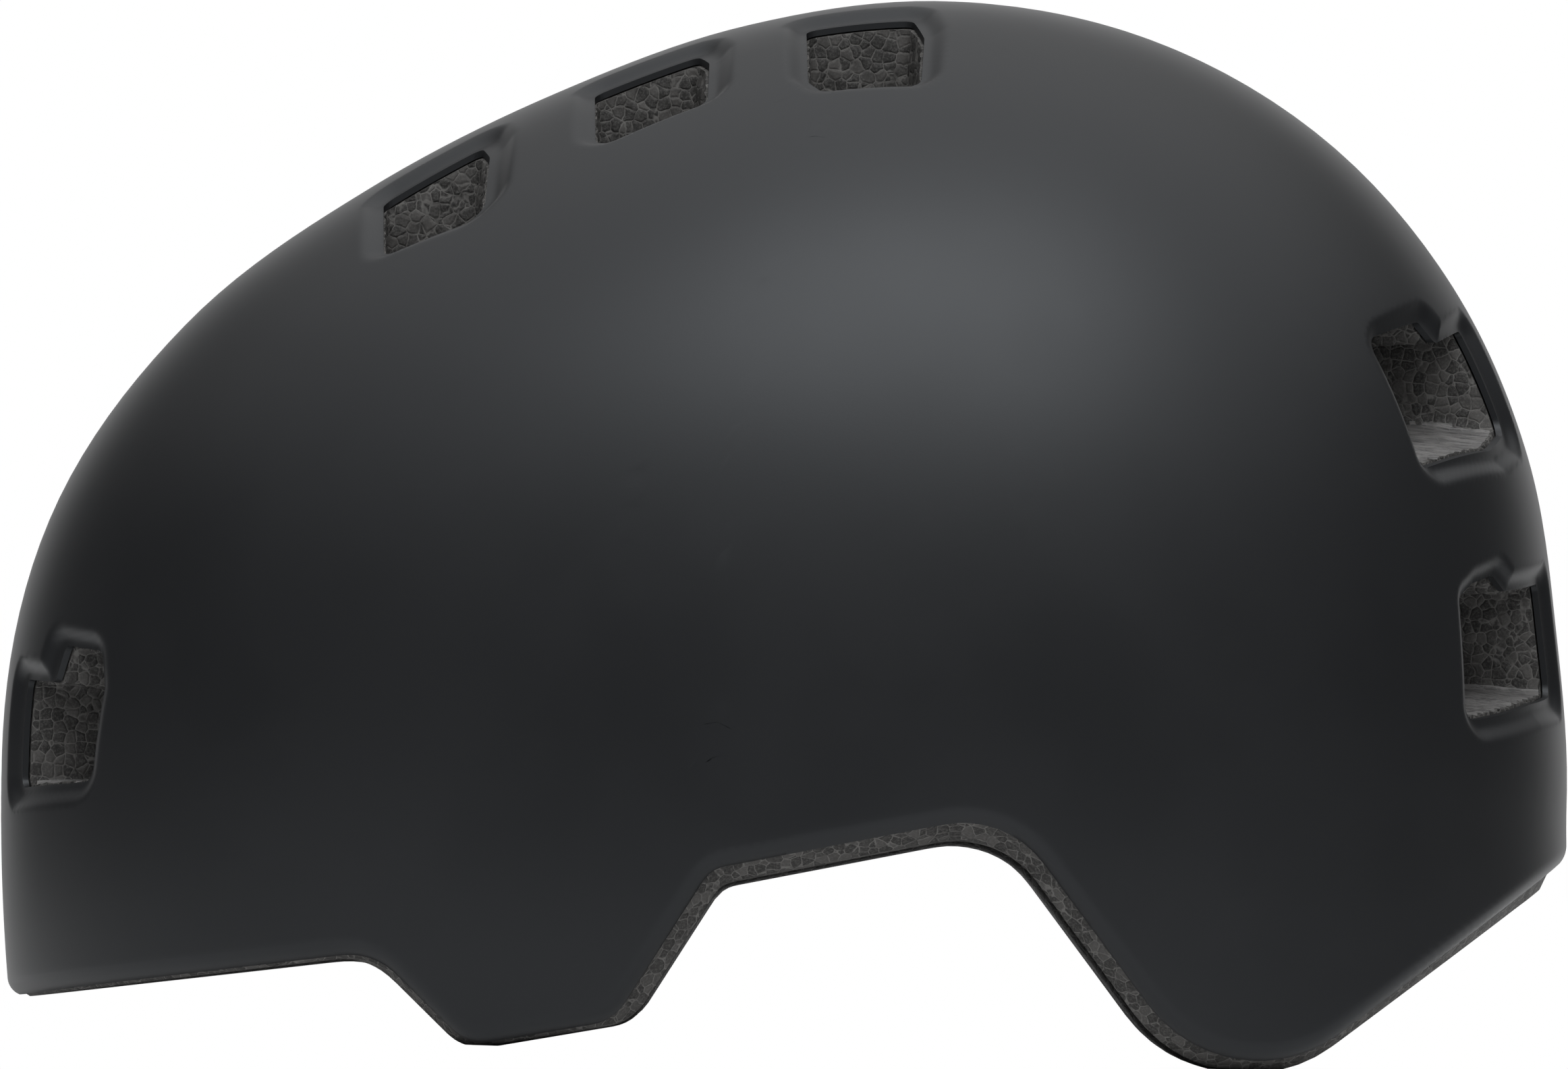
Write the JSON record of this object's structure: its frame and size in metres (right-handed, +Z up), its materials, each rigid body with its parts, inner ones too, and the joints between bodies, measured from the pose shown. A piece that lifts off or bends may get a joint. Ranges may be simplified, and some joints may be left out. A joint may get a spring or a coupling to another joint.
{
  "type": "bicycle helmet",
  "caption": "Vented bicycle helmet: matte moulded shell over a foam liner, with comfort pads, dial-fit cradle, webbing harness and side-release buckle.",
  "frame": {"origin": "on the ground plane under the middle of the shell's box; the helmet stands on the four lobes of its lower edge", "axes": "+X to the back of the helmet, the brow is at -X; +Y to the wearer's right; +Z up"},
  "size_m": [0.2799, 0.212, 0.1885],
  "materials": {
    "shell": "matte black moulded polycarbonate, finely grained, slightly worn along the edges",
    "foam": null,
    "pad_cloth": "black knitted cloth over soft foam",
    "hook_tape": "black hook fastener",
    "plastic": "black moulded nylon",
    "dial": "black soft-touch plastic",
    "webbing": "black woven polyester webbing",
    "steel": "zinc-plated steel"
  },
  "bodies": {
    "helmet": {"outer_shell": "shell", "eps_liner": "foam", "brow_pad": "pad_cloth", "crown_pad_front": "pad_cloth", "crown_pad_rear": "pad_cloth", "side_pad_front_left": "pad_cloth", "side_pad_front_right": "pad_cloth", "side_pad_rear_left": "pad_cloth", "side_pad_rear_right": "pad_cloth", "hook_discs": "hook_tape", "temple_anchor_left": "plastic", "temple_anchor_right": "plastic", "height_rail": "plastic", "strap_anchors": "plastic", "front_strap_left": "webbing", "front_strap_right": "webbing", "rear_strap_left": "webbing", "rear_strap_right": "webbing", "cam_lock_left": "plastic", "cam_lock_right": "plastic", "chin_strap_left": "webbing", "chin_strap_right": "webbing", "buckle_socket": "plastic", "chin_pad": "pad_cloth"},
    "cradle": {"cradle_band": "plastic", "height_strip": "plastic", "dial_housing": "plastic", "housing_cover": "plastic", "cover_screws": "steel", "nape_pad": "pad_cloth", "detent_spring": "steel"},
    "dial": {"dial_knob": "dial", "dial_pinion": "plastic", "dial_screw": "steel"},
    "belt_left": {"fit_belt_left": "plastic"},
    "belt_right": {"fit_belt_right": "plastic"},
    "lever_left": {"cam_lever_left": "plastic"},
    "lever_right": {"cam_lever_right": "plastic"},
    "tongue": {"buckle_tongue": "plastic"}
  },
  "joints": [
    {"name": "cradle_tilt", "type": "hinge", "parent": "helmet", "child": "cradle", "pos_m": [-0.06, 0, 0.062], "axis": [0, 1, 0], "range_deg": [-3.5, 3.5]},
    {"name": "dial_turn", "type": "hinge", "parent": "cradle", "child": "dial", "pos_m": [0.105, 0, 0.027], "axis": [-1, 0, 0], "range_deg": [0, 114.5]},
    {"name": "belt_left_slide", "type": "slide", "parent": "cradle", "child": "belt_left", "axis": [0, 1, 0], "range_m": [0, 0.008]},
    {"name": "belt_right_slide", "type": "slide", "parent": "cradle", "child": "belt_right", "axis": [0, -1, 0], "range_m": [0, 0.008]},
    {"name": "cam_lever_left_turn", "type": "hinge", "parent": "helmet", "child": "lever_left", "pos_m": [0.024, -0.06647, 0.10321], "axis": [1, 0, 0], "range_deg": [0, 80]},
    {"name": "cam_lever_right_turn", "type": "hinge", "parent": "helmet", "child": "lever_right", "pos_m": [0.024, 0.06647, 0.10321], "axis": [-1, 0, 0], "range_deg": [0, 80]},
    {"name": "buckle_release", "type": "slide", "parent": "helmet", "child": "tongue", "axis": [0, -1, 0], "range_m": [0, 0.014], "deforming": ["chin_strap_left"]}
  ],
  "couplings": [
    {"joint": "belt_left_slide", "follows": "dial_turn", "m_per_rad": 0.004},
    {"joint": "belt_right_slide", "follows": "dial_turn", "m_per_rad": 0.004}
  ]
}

---

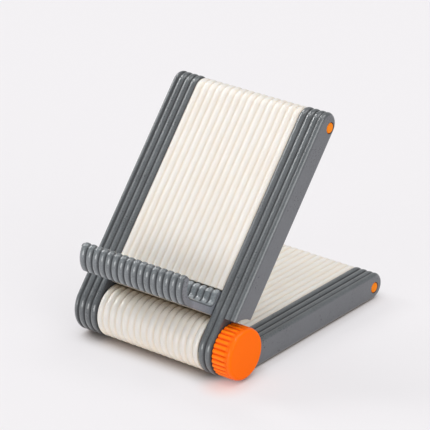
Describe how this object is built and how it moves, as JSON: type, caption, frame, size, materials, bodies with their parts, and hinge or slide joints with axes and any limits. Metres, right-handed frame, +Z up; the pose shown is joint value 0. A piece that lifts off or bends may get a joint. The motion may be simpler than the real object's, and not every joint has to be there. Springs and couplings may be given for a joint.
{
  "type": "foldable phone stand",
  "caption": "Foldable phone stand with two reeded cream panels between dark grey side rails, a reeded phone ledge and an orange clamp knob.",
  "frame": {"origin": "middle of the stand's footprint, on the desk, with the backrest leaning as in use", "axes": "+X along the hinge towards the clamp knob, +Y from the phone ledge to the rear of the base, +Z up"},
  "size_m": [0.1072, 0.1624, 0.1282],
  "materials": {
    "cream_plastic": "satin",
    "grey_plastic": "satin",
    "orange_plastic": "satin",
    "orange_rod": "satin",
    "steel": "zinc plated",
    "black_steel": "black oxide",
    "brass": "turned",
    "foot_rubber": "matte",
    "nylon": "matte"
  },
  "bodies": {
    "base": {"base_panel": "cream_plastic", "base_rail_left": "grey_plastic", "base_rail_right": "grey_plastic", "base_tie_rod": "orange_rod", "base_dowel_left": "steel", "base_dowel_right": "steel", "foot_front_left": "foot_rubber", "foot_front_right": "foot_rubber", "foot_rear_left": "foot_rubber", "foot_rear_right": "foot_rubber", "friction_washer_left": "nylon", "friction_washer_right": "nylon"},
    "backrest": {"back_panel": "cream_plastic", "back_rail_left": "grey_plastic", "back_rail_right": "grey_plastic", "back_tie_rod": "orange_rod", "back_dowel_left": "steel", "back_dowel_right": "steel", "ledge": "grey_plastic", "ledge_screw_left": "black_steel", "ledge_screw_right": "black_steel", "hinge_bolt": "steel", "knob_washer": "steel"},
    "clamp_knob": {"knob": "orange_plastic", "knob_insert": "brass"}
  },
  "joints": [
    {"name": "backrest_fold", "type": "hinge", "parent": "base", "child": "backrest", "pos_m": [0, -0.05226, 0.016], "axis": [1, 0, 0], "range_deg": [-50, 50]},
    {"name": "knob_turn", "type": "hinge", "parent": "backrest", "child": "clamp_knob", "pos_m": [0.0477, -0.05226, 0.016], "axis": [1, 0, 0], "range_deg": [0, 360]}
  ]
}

* * *

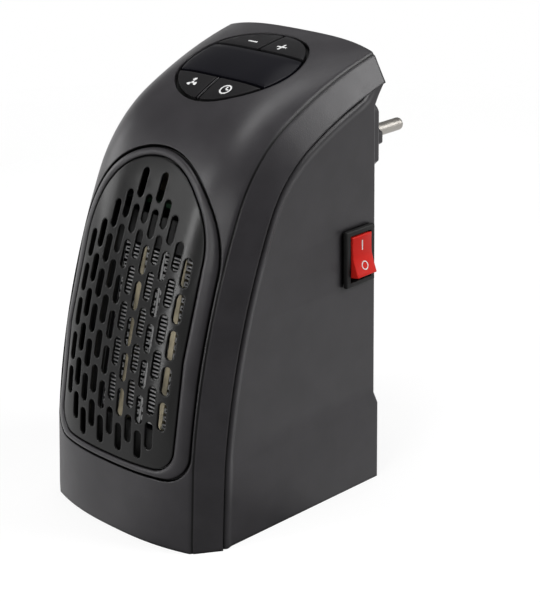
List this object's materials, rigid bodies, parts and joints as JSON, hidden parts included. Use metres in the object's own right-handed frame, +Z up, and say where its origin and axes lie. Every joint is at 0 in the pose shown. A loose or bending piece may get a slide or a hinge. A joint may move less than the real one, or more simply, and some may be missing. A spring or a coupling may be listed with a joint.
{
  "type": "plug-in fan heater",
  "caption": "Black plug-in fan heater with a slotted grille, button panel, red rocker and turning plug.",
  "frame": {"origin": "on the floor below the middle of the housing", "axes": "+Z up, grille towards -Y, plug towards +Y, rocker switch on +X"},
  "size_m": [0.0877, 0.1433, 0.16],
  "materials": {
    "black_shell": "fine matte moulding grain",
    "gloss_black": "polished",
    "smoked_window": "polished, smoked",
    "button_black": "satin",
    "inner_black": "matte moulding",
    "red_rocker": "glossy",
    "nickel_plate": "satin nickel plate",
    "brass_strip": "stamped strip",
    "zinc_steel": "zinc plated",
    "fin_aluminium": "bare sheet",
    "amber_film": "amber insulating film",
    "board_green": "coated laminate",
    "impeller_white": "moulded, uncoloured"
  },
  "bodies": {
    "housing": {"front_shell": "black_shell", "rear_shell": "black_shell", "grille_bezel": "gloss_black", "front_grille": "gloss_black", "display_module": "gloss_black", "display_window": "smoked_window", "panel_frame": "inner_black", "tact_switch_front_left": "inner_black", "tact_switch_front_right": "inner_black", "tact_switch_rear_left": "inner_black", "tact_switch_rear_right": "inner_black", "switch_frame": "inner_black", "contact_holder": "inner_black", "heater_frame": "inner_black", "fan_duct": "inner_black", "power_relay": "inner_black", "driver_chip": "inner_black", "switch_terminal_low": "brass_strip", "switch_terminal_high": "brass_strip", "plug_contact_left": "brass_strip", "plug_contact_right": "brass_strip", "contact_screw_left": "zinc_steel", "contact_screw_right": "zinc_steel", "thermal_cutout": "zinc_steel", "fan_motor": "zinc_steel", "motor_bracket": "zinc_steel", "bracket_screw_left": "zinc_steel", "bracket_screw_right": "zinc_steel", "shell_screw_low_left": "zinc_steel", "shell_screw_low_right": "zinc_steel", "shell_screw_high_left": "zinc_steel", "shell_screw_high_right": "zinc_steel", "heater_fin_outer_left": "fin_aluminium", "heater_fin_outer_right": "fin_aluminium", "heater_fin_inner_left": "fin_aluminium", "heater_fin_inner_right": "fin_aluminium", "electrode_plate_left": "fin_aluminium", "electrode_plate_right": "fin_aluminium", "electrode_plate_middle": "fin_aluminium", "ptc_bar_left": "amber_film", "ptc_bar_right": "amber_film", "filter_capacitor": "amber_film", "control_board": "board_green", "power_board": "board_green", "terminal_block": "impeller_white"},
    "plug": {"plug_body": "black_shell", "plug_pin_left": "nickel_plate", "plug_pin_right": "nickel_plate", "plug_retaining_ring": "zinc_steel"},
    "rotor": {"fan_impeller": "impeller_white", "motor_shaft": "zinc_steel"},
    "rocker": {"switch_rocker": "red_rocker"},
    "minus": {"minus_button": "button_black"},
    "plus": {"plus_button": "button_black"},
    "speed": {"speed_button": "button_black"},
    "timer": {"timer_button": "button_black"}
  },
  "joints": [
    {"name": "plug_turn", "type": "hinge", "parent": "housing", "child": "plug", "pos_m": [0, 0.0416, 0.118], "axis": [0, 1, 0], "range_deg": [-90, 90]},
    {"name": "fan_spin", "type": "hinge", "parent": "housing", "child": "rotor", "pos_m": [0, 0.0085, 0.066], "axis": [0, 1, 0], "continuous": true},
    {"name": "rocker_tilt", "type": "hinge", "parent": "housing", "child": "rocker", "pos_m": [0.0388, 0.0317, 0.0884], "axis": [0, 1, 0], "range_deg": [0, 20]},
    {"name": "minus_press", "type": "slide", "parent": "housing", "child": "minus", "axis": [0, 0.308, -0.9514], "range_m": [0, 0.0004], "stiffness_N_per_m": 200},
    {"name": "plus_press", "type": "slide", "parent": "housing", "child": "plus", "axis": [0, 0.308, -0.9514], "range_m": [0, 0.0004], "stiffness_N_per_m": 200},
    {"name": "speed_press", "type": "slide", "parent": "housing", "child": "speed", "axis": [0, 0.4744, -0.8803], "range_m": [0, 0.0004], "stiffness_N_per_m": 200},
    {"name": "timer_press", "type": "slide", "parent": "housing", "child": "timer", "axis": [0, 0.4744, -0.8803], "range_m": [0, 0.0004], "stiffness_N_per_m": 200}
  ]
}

TASK -
Filter the entries above down to the lines containing the word "between".

WRITTEN REPLY -
Write the JSON record of this object's structure: its frame and size in metres (right-handed, +Z up), its materials, each rigid body with its parts, inner ones too, and the joints between bodies, measured from the pose shown. A piece that lifts off or bends may get a joint. Ranges may be simplified, and some joints may be left out. A joint may get a spring or a coupling to another joint.
  "caption": "Foldable phone stand with two reeded cream panels between dark grey side rails, a reeded phone ledge and an orange clamp knob.",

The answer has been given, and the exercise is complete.